TASK: Print exactly the part opening with the line containing "label_end = SLIT_LEFT_OFFSET" and closing with the line containing "and care label.", with both of those lines included.
** start **
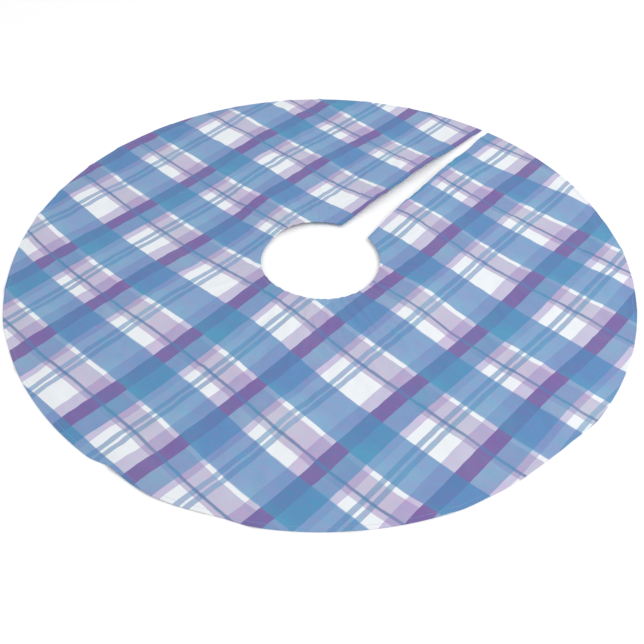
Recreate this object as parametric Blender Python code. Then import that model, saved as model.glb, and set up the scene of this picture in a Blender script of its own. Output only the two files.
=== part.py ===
"""Round tree skirt: one layer of brushed polyester with a hole for the trunk and a slit at the back.

Metres, +Z up. The origin is on the floor under the middle of the hole, and the slit runs along +Y.
Bearings are degrees clockwise from +Y, seen from above, so the slit is at 0 and +X at 90.

The cloth lies on the floor in low folds. It is made in three panels: a main panel, and one flap on
each side of the slit, which fold up and back to open the skirt round a trunk. Every edge is turned
under in a narrow hem and held by a row of stitching.
"""

import math

import bmesh
import bpy
from mathutils import Matrix, Vector

INCH = 0.0254
MM = 0.001

# Driving dimensions of the cut cloth
RIM_RADIUS = 44 * INCH / 2
HOLE_RADIUS = 8.5 * INCH / 2
CLOTH_THICKNESS = 1.2 * MM
HEM_WIDTH = 9 * MM
STITCH_INSET = 6.5 * MM
STITCH_WIDTH = 0.7 * MM
STITCH_HEIGHT = 0.5 * MM
CLEARANCE = 0.3 * MM

# The slit is a wedge: each side is a straight line at an offset from the middle, turned by a slant.
SLIT_LEFT_OFFSET = -38.5 * MM
SLIT_LEFT_SLANT = 0.0
SLIT_RIGHT_OFFSET = 31.8 * MM
SLIT_RIGHT_SLANT = -5.73

# The flaps turn about straight lines just above the cloth, from the hole to the rim.
LEFT_FLAP_BEARING = -36.0
RIGHT_FLAP_BEARING = 30.0
LEFT_HINGE_HEIGHTS = (10.5 * MM, 5.8 * MM)
RIGHT_HINGE_HEIGHTS = (17.6 * MM, 11.6 * MM)

# How the cloth lies: where it would dip below the floor it lies flat, and it droops at the rim.
FLOOR_DROP = 5.0 * MM
RIM_DROOP_WIDTH = 30 * MM
RIM_DROOP_SHARE = 0.75
RIM_DROOP_DROP = 1.0 * MM

# Each fold: x, y, half length and half width in millimetres, turn of its length from +X in
# degrees, and its height in millimetres, negative for a dip.
FOLDS = (
    (45, 205, 125, 65, 5, 9.5),
    (-30, 355, 110, 85, 110, 9.0),
    (-170, 460, 110, 75, -15, -12.0),
    (60, 475, 65, 45, -5, -6.0),
    (295, 485, 155, 50, -25, 7.5),
    (290, 285, 90, 60, 10, -6.5),
    (190, 55, 90, 60, 90, 7.0),
    (335, 0, 120, 65, 95, -7.5),
    (505, 115, 85, 60, -5, -5.5),
    (485, -85, 100, 65, -35, -6.5),
    (365, -310, 165, 135, 35, -9.5),
    (485, -285, 85, 40, 35, 8.0),
    (250, -305, 105, 55, 5, 8.0),
    (150, -540, 130, 55, 15, 8.5),
    (10, -420, 75, 55, 85, -5.5),
    (-100, -275, 100, 75, 95, 6.5),
    (40, -130, 130, 95, -70, 7.0),
    (-265, -45, 150, 100, -35, -10.5),
    (-340, -200, 100, 75, 110, -5.5),
    (-315, -390, 80, 65, 100, -6.5),
    (-485, -305, 90, 45, 135, 5.5),
    (-160, 45, 105, 55, 175, 6.0),
    (-280, 315, 105, 90, 75, -4.5),
    (-465, -60, 75, 60, -10, -3.5),
    (-150, 180, 70, 85, -10, -6.0),
    (-170, -495, 70, 40, 100, -3.5),
    (-505, 225, 125, 45, 55, 1.5),
    (405, 180, 110, 75, 25, -3.0),
    (-200, 235, 40, 60, 35, 3.0),
)

# Rings of points over the cloth: across the hem of the hole, between the hems, and across the
# hem of the rim. The middle two rings of a hem are the sides of its row of stitching.
SPOKE_STEP = 5.0
HEM_STEPS = (0.0, STITCH_INSET - STITCH_WIDTH / 2, STITCH_INSET + STITCH_WIDTH / 2, HEM_WIDTH)
NECK_RINGS = tuple(HOLE_RADIUS + step for step in HEM_STEPS)
INNER_RINGS = (0.15, 0.18, 0.21, 0.24, 0.27, 0.30, 0.34, 0.38, 0.42, 0.46, 0.49, 0.52, 0.535)
RIM_RINGS = tuple(RIM_RADIUS - step for step in HEM_STEPS[::-1])

# Care label, sewn into the hem of the slit's left side
LABEL_LENGTH = 45 * MM
LABEL_RINGS = (0.46, 0.49)
LABEL_THICKNESS = 0.4 * MM
LABEL_BASE = 0.2 * MM
LABEL_STEPS = 3

# Colours of the finishes: base colour and roughness
PRINT_COLOUR = (0.30, 0.42, 0.66)
HEM_COLOUR = (0.24, 0.36, 0.60)
THREAD_COLOUR = (0.46, 0.56, 0.74)
LABEL_COLOUR = (0.86, 0.87, 0.88)
CLOTH_ROUGHNESS = 0.9
THREAD_ROUGHNESS = 0.6

# Heights above the lie of the cloth of each layer's underside: hem, cloth, stitching
CLOTH_BASE = CLOTH_THICKNESS + CLEARANCE
STITCH_BASE = CLOTH_BASE + CLOTH_THICKNESS + CLEARANCE


def cut(offset, slant):
    """A straight cut at an offset from the middle, turned by a slant: its bearing at each radius."""
    return lambda radius: math.degrees(math.asin(offset / radius)) + slant


def spokes(first, last, steps):
    """Lines spread evenly from one cut to another, both included."""
    return [
        lambda radius, share=step / steps: first(radius) * (1 - share) + last(radius) * share
        for step in range(steps + 1)
    ]


def smoothstep(t):
    t = min(max(t, 0.0), 1.0)
    return t * t * (3 - 2 * t)


def lift(x, y):
    """How far the cloth lies above the floor at a point."""
    radius = math.hypot(x, y)
    height = FLOOR_DROP
    for fold_x, fold_y, half_length, half_width, turn, rise in FOLDS:
        angle = math.radians(turn)
        dx = x - fold_x * MM
        dy = y - fold_y * MM
        along = (dx * math.cos(angle) + dy * math.sin(angle)) / (half_length * MM)
        across = (dy * math.cos(angle) - dx * math.sin(angle)) / (half_width * MM)
        height += rise * MM * math.exp(-(along**2) - across**2)
    droop = smoothstep((radius - RIM_RADIUS + HEM_WIDTH + RIM_DROOP_WIDTH) / RIM_DROOP_WIDTH)
    height *= 1 - RIM_DROOP_SHARE * droop
    height -= RIM_DROOP_DROP * droop
    return max(height, 0.0)


def point(radius, bearing):
    """The point of the floor at a distance and bearing from the middle."""
    angle = math.radians(bearing)
    return radius * math.sin(angle), radius * math.cos(angle)


def finish(name, colour, roughness):
    """A matte material of one colour."""
    material = bpy.data.materials.new(name)
    material.use_nodes = True
    shader = material.node_tree.nodes["Principled BSDF"]
    shader.inputs["Base Color"].default_value = (*colour, 1.0)
    shader.inputs["Roughness"].default_value = roughness
    shader.inputs["Metallic"].default_value = 0.0
    return material


def strip(name, radii, lines, base, thickness, colour, roughness, hinge=None):
    """A band of cloth over the given radii and lines, which follows the lie of the skirt.

    Its underside is base above the lie. A band on a flap is parented to the flap's hinge.
    Neighbouring layers share their radii and lines, so that their facets stay parallel.
    """
    mesh = bmesh.new()
    rows = []
    for radius in radii:
        row = []
        for line in lines:
            x, y = point(radius, line(radius))
            row.append(mesh.verts.new((x, y, lift(x, y) + base)))
        rows.append(row)
    for inner, outer in zip(rows, rows[1:]):
        for a, b, c, d in zip(inner, inner[1:], outer[1:], outer):
            mesh.faces.new((a, b, c))
            mesh.faces.new((a, c, d))
    whole = mesh.verts[:] + mesh.edges[:] + mesh.faces[:]
    raised = bmesh.ops.extrude_face_region(mesh, geom=whole, use_keep_orig=True)
    top = [item for item in raised["geom"] if isinstance(item, bmesh.types.BMVert)]
    bmesh.ops.translate(mesh, verts=top, vec=(0, 0, thickness))
    bmesh.ops.recalc_face_normals(mesh, faces=mesh.faces)

    data = bpy.data.meshes.new(name)
    mesh.to_mesh(data)
    mesh.free()
    data.materials.append(finish(name, colour, roughness))
    node = bpy.data.objects.new(name, data)
    bpy.context.scene.collection.objects.link(node)
    if hinge is not None:
        data.transform(hinge.matrix_basis.inverted())
        node.parent = hinge
    return node


def add_hinge(name, bearing, heights):
    """An empty on a flap's fold line at the hole, with its Z axis along the line to the rim."""
    inner = Vector((*point(HOLE_RADIUS, bearing), heights[0]))
    outer = Vector((*point(RIM_RADIUS, bearing), heights[1]))
    turn = (outer - inner).to_track_quat("Z", "Y")
    hinge = bpy.data.objects.new(name, None)
    hinge.matrix_basis = Matrix.LocRotScale(inner, turn, None)
    bpy.context.scene.collection.objects.link(hinge)
    return hinge


def add_panel(panel, lines, hinge=None):
    """One panel of cloth, with its hems and stitching at the rim and the hole."""
    strip(f"face_cloth_{panel}", NECK_RINGS + INNER_RINGS + RIM_RINGS, lines, CLOTH_BASE,
          CLOTH_THICKNESS, PRINT_COLOUR, CLOTH_ROUGHNESS, hinge)
    for edge, rings in (("rim", RIM_RINGS), ("neck", NECK_RINGS)):
        strip(f"{edge}_hem_{panel}", rings, lines, 0.0, CLOTH_THICKNESS, HEM_COLOUR,
              CLOTH_ROUGHNESS, hinge)
        strip(f"{edge}_stitching_{panel}", rings[1:3], lines, STITCH_BASE, STITCH_HEIGHT,
              THREAD_COLOUR, THREAD_ROUGHNESS, hinge)


def add_slit_side(side, lines, hinge):
    """The hem and stitching along one side of the slit, between those of the hole and the rim."""
    hem_rings = (NECK_RINGS[-1] + CLEARANCE, *INNER_RINGS, RIM_RINGS[0] - CLEARANCE)
    row_rings = (NECK_RINGS[2] + CLEARANCE, NECK_RINGS[3], *INNER_RINGS,
                 RIM_RINGS[0], RIM_RINGS[1] - CLEARANCE)
    strip(f"slit_hem_{side}", hem_rings, lines, 0.0, CLOTH_THICKNESS, HEM_COLOUR,
          CLOTH_ROUGHNESS, hinge)
    strip(f"slit_stitching_{side}", row_rings, lines[1:3], STITCH_BASE, STITCH_HEIGHT,
          THREAD_COLOUR, THREAD_ROUGHNESS, hinge)


def build():
    for old in list(bpy.data.objects):
        bpy.data.objects.remove(old)

    half_gap = CLEARANCE / 2
    main_steps = round((360 - RIGHT_FLAP_BEARING + LEFT_FLAP_BEARING) / SPOKE_STEP)
    left_steps = round(-LEFT_FLAP_BEARING / SPOKE_STEP)
    right_steps = round(RIGHT_FLAP_BEARING / SPOKE_STEP)
    hem_insets = (HEM_WIDTH, STITCH_INSET + STITCH_WIDTH / 2, STITCH_INSET - STITCH_WIDTH / 2, 0.0)

    add_panel("main", spokes(cut(half_gap, RIGHT_FLAP_BEARING),
                             cut(-half_gap, 360 + LEFT_FLAP_BEARING), main_steps))

    left_hinge = add_hinge("left_flap_hinge", LEFT_FLAP_BEARING, LEFT_HINGE_HEIGHTS)
    left_fold = cut(half_gap, LEFT_FLAP_BEARING)
    left_edge = [cut(SLIT_LEFT_OFFSET - inset, SLIT_LEFT_SLANT) for inset in hem_insets]
    add_panel("left_flap", spokes(left_fold, left_edge[0], left_steps) + left_edge[1:], left_hinge)
    add_slit_side("left", left_edge, left_hinge)

    right_hinge = add_hinge("right_flap_hinge", RIGHT_FLAP_BEARING, RIGHT_HINGE_HEIGHTS)
    right_fold = cut(-half_gap, RIGHT_FLAP_BEARING)
    right_edge = [cut(SLIT_RIGHT_OFFSET + inset, SLIT_RIGHT_SLANT) for inset in hem_insets[::-1]]
    add_panel("right_flap", right_edge[:-1] + spokes(right_edge[-1], right_fold, right_steps),
              right_hinge)
    add_slit_side("right", right_edge, right_hinge)

    label_end = SLIT_LEFT_OFFSET - HEM_WIDTH - CLEARANCE
    label_lines = spokes(cut(label_end - LABEL_LENGTH, SLIT_LEFT_SLANT),
                         cut(label_end, SLIT_LEFT_SLANT), LABEL_STEPS)
    strip("care_label", LABEL_RINGS, label_lines, LABEL_BASE, LABEL_THICKNESS, LABEL_COLOUR,
          THREAD_ROUGHNESS, left_hinge)


build()
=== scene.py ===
"""Looks of the round tree skirt: printed cloth, turned hems, stitching and care label.

Metres, +Z up. The origin is on the floor under the middle of the hole, and the slit runs along +Y.
Bearings are degrees clockwise from +Y, seen from above. The cloth is one grid of points: its rows
run round the skirt, from the hole to the rim, and its columns run outwards, from the right side of
the slit round to the left side.
"""

import math

import bpy
import numpy as np
from mathutils import Matrix, Vector


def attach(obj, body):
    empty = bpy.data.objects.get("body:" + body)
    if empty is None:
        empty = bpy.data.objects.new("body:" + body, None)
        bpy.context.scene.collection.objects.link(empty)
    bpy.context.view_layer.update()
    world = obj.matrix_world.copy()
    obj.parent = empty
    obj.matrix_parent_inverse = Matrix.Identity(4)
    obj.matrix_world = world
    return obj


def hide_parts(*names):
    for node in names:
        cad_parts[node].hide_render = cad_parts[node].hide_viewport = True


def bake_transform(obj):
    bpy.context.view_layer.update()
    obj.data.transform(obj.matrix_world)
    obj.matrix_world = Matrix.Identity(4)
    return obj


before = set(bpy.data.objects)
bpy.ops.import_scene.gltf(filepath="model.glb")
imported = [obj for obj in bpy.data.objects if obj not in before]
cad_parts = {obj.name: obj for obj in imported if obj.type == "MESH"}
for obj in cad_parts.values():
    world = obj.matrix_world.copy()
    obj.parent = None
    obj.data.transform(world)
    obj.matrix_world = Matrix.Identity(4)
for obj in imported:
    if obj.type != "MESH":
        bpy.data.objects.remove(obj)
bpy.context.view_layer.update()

MM = 0.001

# The cut cloth, as the part has it
RIM_RADIUS = 558.8 * MM
HOLE_RADIUS = 107.95 * MM
SLIT_LEFT = (-38.5 * MM, 0.0)
SLIT_RIGHT = (31.8 * MM, -5.73)
HEM_WIDTH = 9 * MM
STITCH_INSET = 6.5 * MM

# How the cloth lies, as the part has it: where it would dip below the floor it lies flat, and it
# droops at the rim
FLOOR_DROP = 5.0 * MM
RIM_DROOP_WIDTH = 30 * MM
RIM_DROOP_SHARE = 0.75
RIM_DROOP_DROP = 1.0 * MM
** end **
SOLUTION FOR THIS TASK:
    label_end = SLIT_LEFT_OFFSET - HEM_WIDTH - CLEARANCE
    label_lines = spokes(cut(label_end - LABEL_LENGTH, SLIT_LEFT_SLANT),
                         cut(label_end, SLIT_LEFT_SLANT), LABEL_STEPS)
    strip("care_label", LABEL_RINGS, label_lines, LABEL_BASE, LABEL_THICKNESS, LABEL_COLOUR,
          THREAD_ROUGHNESS, left_hinge)


build()
=== scene.py ===
"""Looks of the round tree skirt: printed cloth, turned hems, stitching and care label.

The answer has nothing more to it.